Task prompt =
Repeat the whole of the data, keeping every detail the same.

━━━━━ Provided information

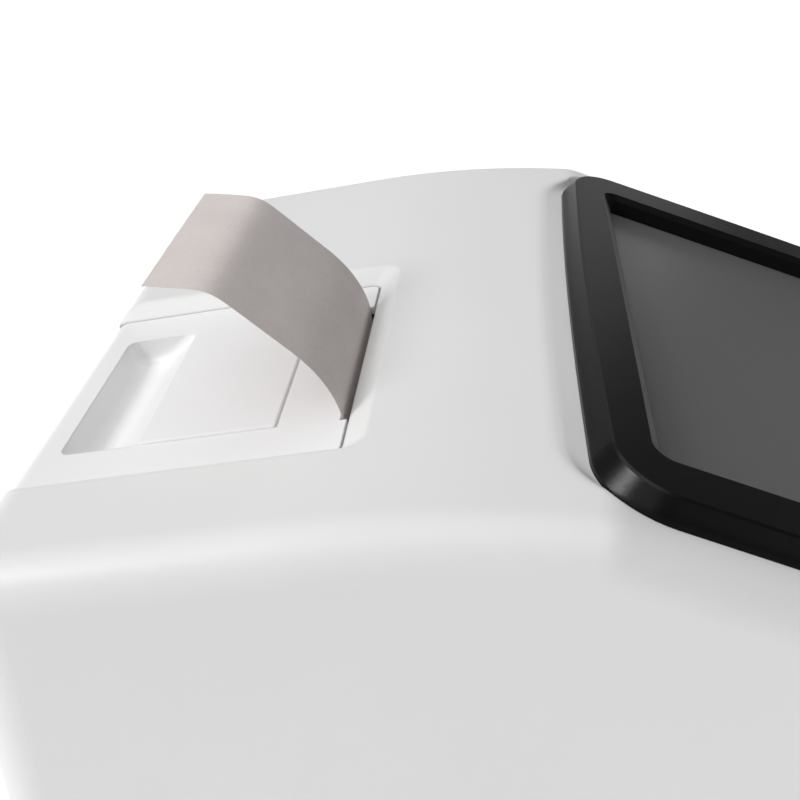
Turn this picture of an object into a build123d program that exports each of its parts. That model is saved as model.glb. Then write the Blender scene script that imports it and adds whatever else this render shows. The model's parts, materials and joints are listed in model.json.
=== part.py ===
from build123d import *
import os
from math import cos, hypot, pi, radians, sin, sqrt, tan

# Bench urine analyzer in millimetres. X is the user's right, +Y the rear, +Z up.
# The origin is on the table, under the middle of the casing.

# Casing
casing_width = 212.0
casing_depth = 276.0
ridge_height = 147.2
wall = 2.5
corner_radius = 14.0
top_edge_radius = 10.0
rear_slope = 11.6
ridge_radius = 280.0
ridge_from_rear = 97.5
display_tilt = 18.0
brow_radius = 16.0
brow_from_rear = 133.8
front_lean = 12.0
front_break_height = 76.0
front_break_radius = 60.0
split_height = 36.0
lip_height = 3.0
lip_wall = 1.2
lip_gap = 0.25
seam_height = 0.8
seam_depth = 0.7
foot_height = 4.0
foot_radius = 8.0
foot_seat = 1.2
foot_inset = 26.0

# Screws, all pan heads: radius of the shank, of the head, and the head's height
screw_radius = 1.5
head_radius = 2.75
head_height = 2.0
boss_radius = 4.0
small_screw_radius = 1.0
small_head_radius = 1.9
casing_screw_inset = 15.0
casing_screw_length = 34.0

# Printer recess and cover, measured in the cover's own sloping frame
recess_depth = 3.9
recess_wall_angle = 30.0
recess_crease = 5.0
recess_side_share = 0.65
recess_floor_corner = 2.8
recess_corner_growth = 0.35
notch_from_rear = 77.0
cover_offset = -25.5
cover_width = 85.2
cover_wall = 2.2
cover_gap = 0.3
cover_front_gap = 0.6
cover_corner = 2.4
cover_edge = 5.0
cover_lip = 11.0
notch_width = 58.2
notch_depth = 0.8
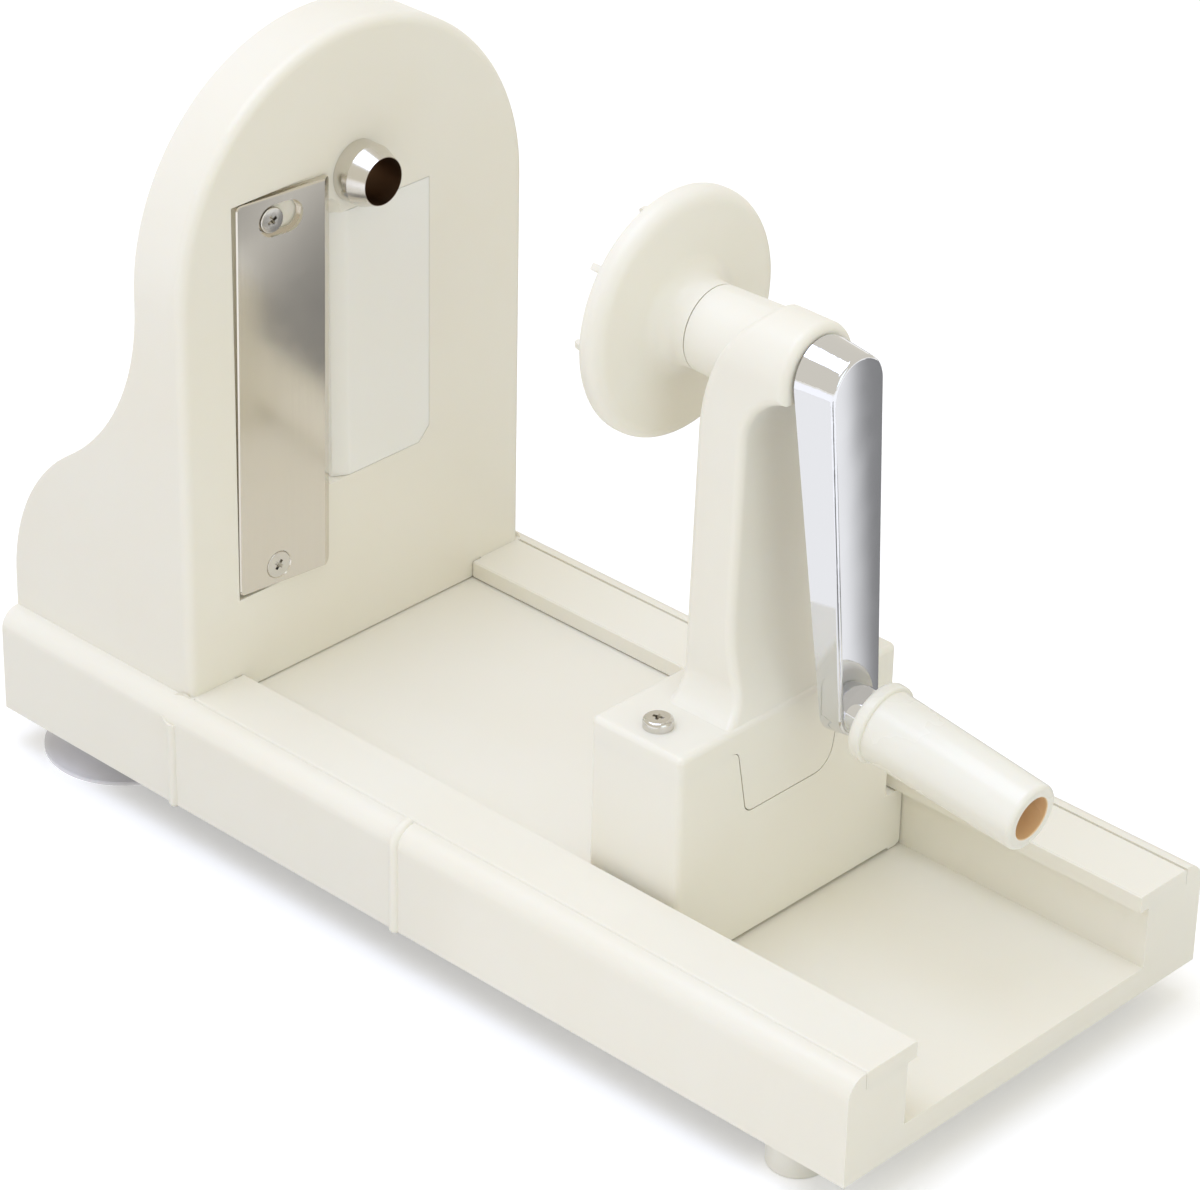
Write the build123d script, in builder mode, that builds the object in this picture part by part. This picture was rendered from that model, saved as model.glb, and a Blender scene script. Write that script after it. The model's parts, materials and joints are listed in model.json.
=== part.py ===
from build123d import *
from math import acos, cos, radians, sin, tan
import os

os.makedirs("parts", exist_ok=True)

# Hand-cranked turning slicer. Millimetres, +Z up, the table at Z = 0.
# +X points to the crank end and the origin is under the middle of the base.

# ---------------------------------------------------------------- driving sizes
# Base tray: a floor between two box rails
BASE_LENGTH = 271.0
BASE_WIDTH = 120.0
BASE_HEIGHT = 27.0
FOOT_HEIGHT = 10.0
FLOOR_RISE = 6.8
RAIL_WIDTH = 19.0
RAIL_ROUND = 5.0
SKIN = 2.6
RIB = 1.8
RIB_PITCH = 45.0
RIB_ROW_PITCH = 21.0
RIB_RELIEF = 1.0

# Rail caps: strips let into the rail tops, with a lip over the carriage
CAP_THICKNESS = 4.2
CAP_INSET = 5.5
CAP_LIP = 2.9
CAP_ROUND = 1.0
CAP_JOINT = 0.12
CAP_BEVEL = 0.35
PEG_RADIUS = 2.0
PEG_LENGTH = 2.2
PEG_COUNT = 3
PEG_PITCH = 80.0

# Half-round beads that wrap the outer side of the base
BEAD_RADIUS = 1.4
BEAD_PROUD = 1.0

# Blade housing: an arched shell, open at the back
HOUSING_INSET = 5.3
HOUSING_DEPTH = 62.4
RIM_DEPTH = 15.6
ARCH_CENTRE_RISE = 100.0
CURVE_TOP_RISE = 97.0
HOLLOW_RADIUS = 58.0
SHOULDER_RADIUS = 50.0
CHEEK = 3.0
FRONT_WALL = 5.0
FOOT_PLATE = 4.0
FRONT_ROUND = 2.5
HOUSING_SCREW_INSET = 11.0
HOUSING_SCREW_FROM_SIDE = 12.0
HOUSING_BOSS_HEIGHT = 13.0

# Coring tube, on the axis that the crank and the food holder share
AXIS_RISE = 118.4
TUBE_RADIUS = 7.5
TUBE_BORE = 5.7
TUBE_PROUD = 8.7
TUBE_BEVEL = 4.4
TUBE_LIP = 0.15
TUBE_BOSS_WALL = 3.5
TUBE_BOSS_LENGTH = 9.0
TUBE_FLANGE = 1.6
TUBE_FLANGE_THICKNESS = 1.2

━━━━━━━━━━

Solution for this task =
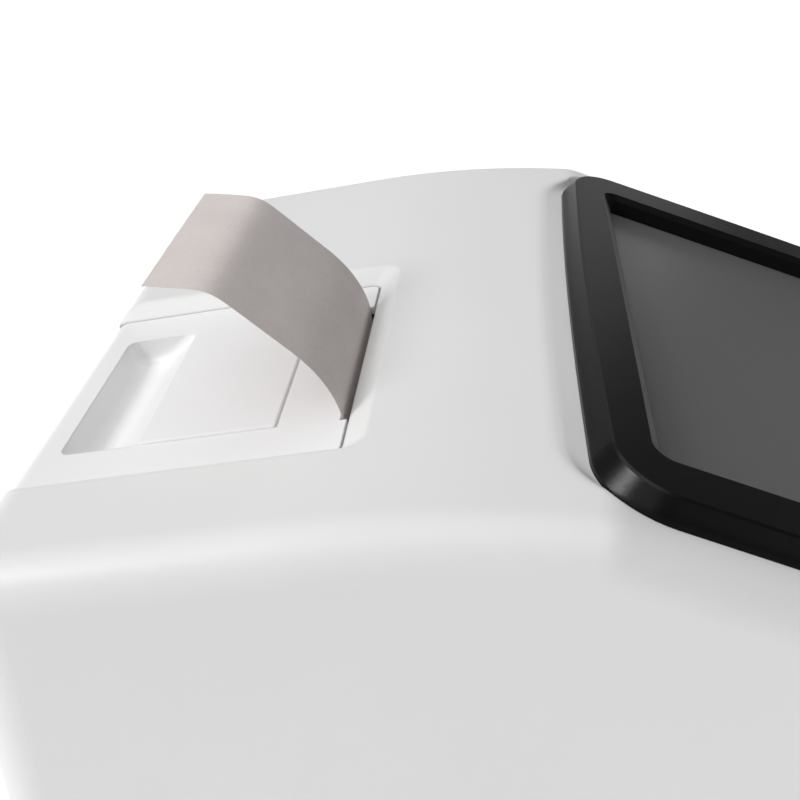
Turn this picture of an object into a build123d program that exports each of its parts. That model is saved as model.glb. Then write the Blender scene script that imports it and adds whatever else this render shows. The model's parts, materials and joints are listed in model.json.
=== part.py ===
from build123d import *
import os
from math import cos, hypot, pi, radians, sin, sqrt, tan

# Bench urine analyzer in millimetres. X is the user's right, +Y the rear, +Z up.
# The origin is on the table, under the middle of the casing.

# Casing
casing_width = 212.0
casing_depth = 276.0
ridge_height = 147.2
wall = 2.5
corner_radius = 14.0
top_edge_radius = 10.0
rear_slope = 11.6
ridge_radius = 280.0
ridge_from_rear = 97.5
display_tilt = 18.0
brow_radius = 16.0
brow_from_rear = 133.8
front_lean = 12.0
front_break_height = 76.0
front_break_radius = 60.0
split_height = 36.0
lip_height = 3.0
lip_wall = 1.2
lip_gap = 0.25
seam_height = 0.8
seam_depth = 0.7
foot_height = 4.0
foot_radius = 8.0
foot_seat = 1.2
foot_inset = 26.0

# Screws, all pan heads: radius of the shank, of the head, and the head's height
screw_radius = 1.5
head_radius = 2.75
head_height = 2.0
boss_radius = 4.0
small_screw_radius = 1.0
small_head_radius = 1.9
casing_screw_inset = 15.0
casing_screw_length = 34.0

# Printer recess and cover, measured in the cover's own sloping frame
recess_depth = 3.9
recess_wall_angle = 30.0
recess_crease = 5.0
recess_side_share = 0.65
recess_floor_corner = 2.8
recess_corner_growth = 0.35
notch_from_rear = 77.0
cover_offset = -25.5
cover_width = 85.2
cover_wall = 2.2
cover_gap = 0.3
cover_front_gap = 0.6
cover_corner = 2.4
cover_edge = 5.0
cover_lip = 11.0
notch_width = 58.2
notch_depth = 0.8
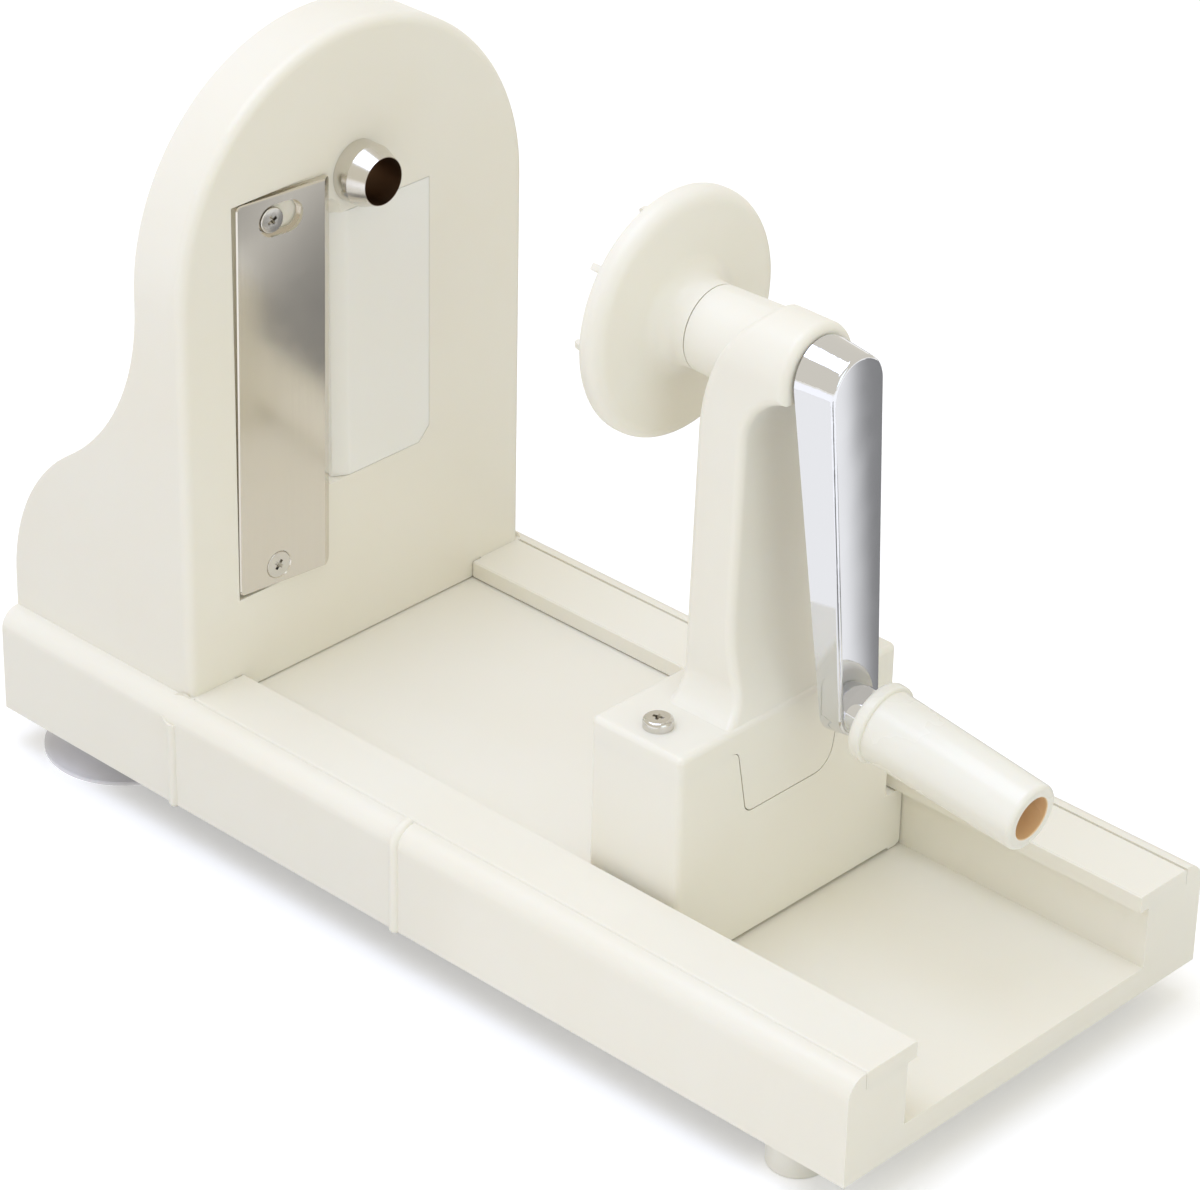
Write the build123d script, in builder mode, that builds the object in this picture part by part. This picture was rendered from that model, saved as model.glb, and a Blender scene script. Write that script after it. The model's parts, materials and joints are listed in model.json.
=== part.py ===
from build123d import *
from math import acos, cos, radians, sin, tan
import os

os.makedirs("parts", exist_ok=True)

# Hand-cranked turning slicer. Millimetres, +Z up, the table at Z = 0.
# +X points to the crank end and the origin is under the middle of the base.

# ---------------------------------------------------------------- driving sizes
# Base tray: a floor between two box rails
BASE_LENGTH = 271.0
BASE_WIDTH = 120.0
BASE_HEIGHT = 27.0
FOOT_HEIGHT = 10.0
FLOOR_RISE = 6.8
RAIL_WIDTH = 19.0
RAIL_ROUND = 5.0
SKIN = 2.6
RIB = 1.8
RIB_PITCH = 45.0
RIB_ROW_PITCH = 21.0
RIB_RELIEF = 1.0

# Rail caps: strips let into the rail tops, with a lip over the carriage
CAP_THICKNESS = 4.2
CAP_INSET = 5.5
CAP_LIP = 2.9
CAP_ROUND = 1.0
CAP_JOINT = 0.12
CAP_BEVEL = 0.35
PEG_RADIUS = 2.0
PEG_LENGTH = 2.2
PEG_COUNT = 3
PEG_PITCH = 80.0

# Half-round beads that wrap the outer side of the base
BEAD_RADIUS = 1.4
BEAD_PROUD = 1.0

# Blade housing: an arched shell, open at the back
HOUSING_INSET = 5.3
HOUSING_DEPTH = 62.4
RIM_DEPTH = 15.6
ARCH_CENTRE_RISE = 100.0
CURVE_TOP_RISE = 97.0
HOLLOW_RADIUS = 58.0
SHOULDER_RADIUS = 50.0
CHEEK = 3.0
FRONT_WALL = 5.0
FOOT_PLATE = 4.0
FRONT_ROUND = 2.5
HOUSING_SCREW_INSET = 11.0
HOUSING_SCREW_FROM_SIDE = 12.0
HOUSING_BOSS_HEIGHT = 13.0

# Coring tube, on the axis that the crank and the food holder share
AXIS_RISE = 118.4
TUBE_RADIUS = 7.5
TUBE_BORE = 5.7
TUBE_PROUD = 8.7
TUBE_BEVEL = 4.4
TUBE_LIP = 0.15
TUBE_BOSS_WALL = 3.5
TUBE_BOSS_LENGTH = 9.0
TUBE_FLANGE = 1.6
TUBE_FLANGE_THICKNESS = 1.2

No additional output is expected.